**WORK TO DO**
Your task is to copy a single run of lines that starts at the line with "Turn this picture" and stops at the line with "const RIGHT_WEAR = 0.35;", keeping both ends. Copy nothing else.

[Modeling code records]
──────

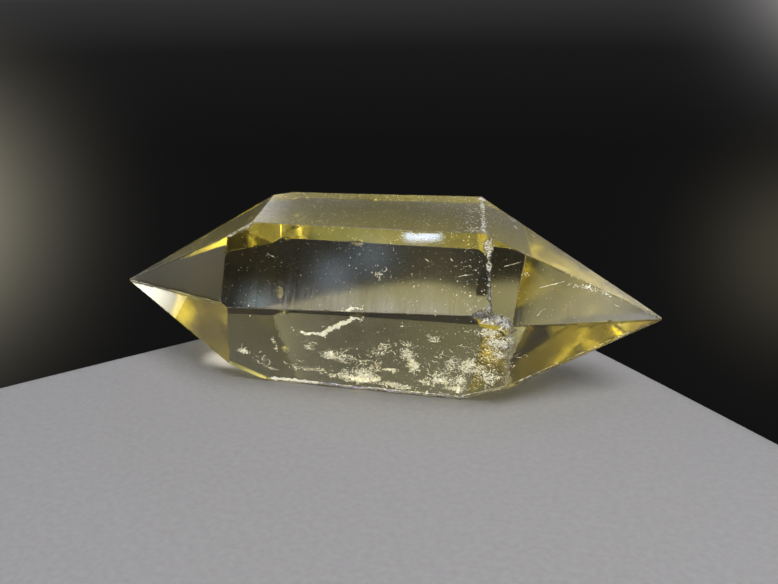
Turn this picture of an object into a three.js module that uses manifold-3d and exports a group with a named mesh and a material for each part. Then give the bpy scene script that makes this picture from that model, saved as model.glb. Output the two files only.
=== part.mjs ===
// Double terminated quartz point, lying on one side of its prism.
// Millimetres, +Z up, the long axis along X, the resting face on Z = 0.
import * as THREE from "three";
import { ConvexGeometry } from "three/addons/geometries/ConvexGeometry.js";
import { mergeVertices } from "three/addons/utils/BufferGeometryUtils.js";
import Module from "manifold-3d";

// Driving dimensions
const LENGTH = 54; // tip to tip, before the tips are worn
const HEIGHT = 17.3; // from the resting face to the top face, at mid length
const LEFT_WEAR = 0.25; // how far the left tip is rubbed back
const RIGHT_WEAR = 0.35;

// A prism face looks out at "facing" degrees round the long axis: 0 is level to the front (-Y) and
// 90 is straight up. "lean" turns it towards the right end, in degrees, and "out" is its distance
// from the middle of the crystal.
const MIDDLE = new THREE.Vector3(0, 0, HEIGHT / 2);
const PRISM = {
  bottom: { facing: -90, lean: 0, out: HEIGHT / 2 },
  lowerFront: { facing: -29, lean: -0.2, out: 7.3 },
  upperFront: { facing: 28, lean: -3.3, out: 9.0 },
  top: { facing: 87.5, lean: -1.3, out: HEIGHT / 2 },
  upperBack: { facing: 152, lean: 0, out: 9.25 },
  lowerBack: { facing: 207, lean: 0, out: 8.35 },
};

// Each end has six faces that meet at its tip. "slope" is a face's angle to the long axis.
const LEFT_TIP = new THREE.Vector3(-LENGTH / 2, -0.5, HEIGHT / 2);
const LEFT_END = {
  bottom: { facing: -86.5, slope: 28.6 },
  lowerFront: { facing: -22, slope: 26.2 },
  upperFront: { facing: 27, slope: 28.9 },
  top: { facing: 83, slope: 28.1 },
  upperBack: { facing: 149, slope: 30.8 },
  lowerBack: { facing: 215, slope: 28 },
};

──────

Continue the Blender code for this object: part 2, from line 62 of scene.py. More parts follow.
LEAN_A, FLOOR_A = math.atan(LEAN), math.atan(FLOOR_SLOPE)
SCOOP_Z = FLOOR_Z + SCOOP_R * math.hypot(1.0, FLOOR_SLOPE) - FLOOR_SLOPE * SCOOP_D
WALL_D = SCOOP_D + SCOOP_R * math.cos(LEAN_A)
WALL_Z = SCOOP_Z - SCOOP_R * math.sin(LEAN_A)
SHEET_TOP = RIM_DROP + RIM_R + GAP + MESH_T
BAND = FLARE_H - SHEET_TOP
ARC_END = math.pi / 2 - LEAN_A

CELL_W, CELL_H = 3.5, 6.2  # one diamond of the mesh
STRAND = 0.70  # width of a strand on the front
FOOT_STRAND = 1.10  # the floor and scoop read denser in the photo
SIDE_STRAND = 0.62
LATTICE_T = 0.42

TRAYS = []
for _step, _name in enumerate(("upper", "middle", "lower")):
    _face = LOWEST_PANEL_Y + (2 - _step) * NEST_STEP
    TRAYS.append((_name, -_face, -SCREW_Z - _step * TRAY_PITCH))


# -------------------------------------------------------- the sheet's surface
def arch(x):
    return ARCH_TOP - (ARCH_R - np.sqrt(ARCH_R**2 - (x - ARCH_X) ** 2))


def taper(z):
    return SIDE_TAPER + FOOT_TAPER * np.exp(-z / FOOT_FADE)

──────

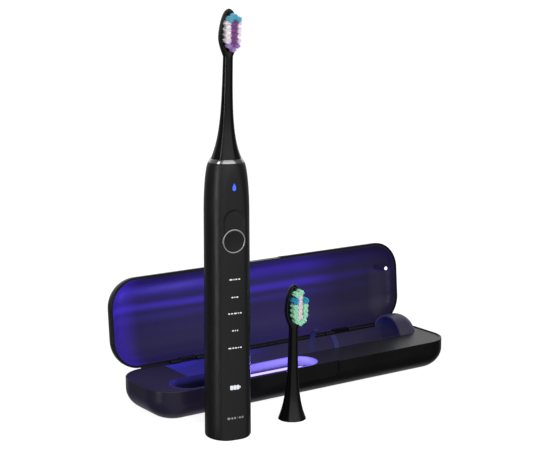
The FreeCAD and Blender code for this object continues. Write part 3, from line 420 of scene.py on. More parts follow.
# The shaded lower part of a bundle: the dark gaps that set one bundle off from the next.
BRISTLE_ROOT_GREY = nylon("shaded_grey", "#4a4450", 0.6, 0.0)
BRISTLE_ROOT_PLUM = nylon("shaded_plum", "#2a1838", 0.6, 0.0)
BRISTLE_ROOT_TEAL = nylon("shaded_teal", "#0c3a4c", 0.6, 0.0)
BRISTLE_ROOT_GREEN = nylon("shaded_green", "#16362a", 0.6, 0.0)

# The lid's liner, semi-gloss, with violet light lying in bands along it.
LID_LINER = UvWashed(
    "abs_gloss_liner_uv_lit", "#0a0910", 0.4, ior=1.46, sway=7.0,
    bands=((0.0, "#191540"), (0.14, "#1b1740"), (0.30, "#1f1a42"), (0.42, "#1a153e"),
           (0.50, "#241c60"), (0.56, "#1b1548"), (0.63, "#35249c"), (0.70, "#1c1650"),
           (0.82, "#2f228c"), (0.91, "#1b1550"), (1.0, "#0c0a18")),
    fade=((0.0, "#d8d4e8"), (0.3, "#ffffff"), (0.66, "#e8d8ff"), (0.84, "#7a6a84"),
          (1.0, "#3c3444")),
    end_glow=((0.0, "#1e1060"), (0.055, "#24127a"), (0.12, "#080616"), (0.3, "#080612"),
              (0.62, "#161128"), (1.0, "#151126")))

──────

**SOLUTION**
Turn this picture of an object into a three.js module that uses manifold-3d and exports a group with a named mesh and a material for each part. Then give the bpy scene script that makes this picture from that model, saved as model.glb. Output the two files only.
=== part.mjs ===
// Double terminated quartz point, lying on one side of its prism.
// Millimetres, +Z up, the long axis along X, the resting face on Z = 0.
import * as THREE from "three";
import { ConvexGeometry } from "three/addons/geometries/ConvexGeometry.js";
import { mergeVertices } from "three/addons/utils/BufferGeometryUtils.js";
import Module from "manifold-3d";

// Driving dimensions
const LENGTH = 54; // tip to tip, before the tips are worn
const HEIGHT = 17.3; // from the resting face to the top face, at mid length
const LEFT_WEAR = 0.25; // how far the left tip is rubbed back
const RIGHT_WEAR = 0.35;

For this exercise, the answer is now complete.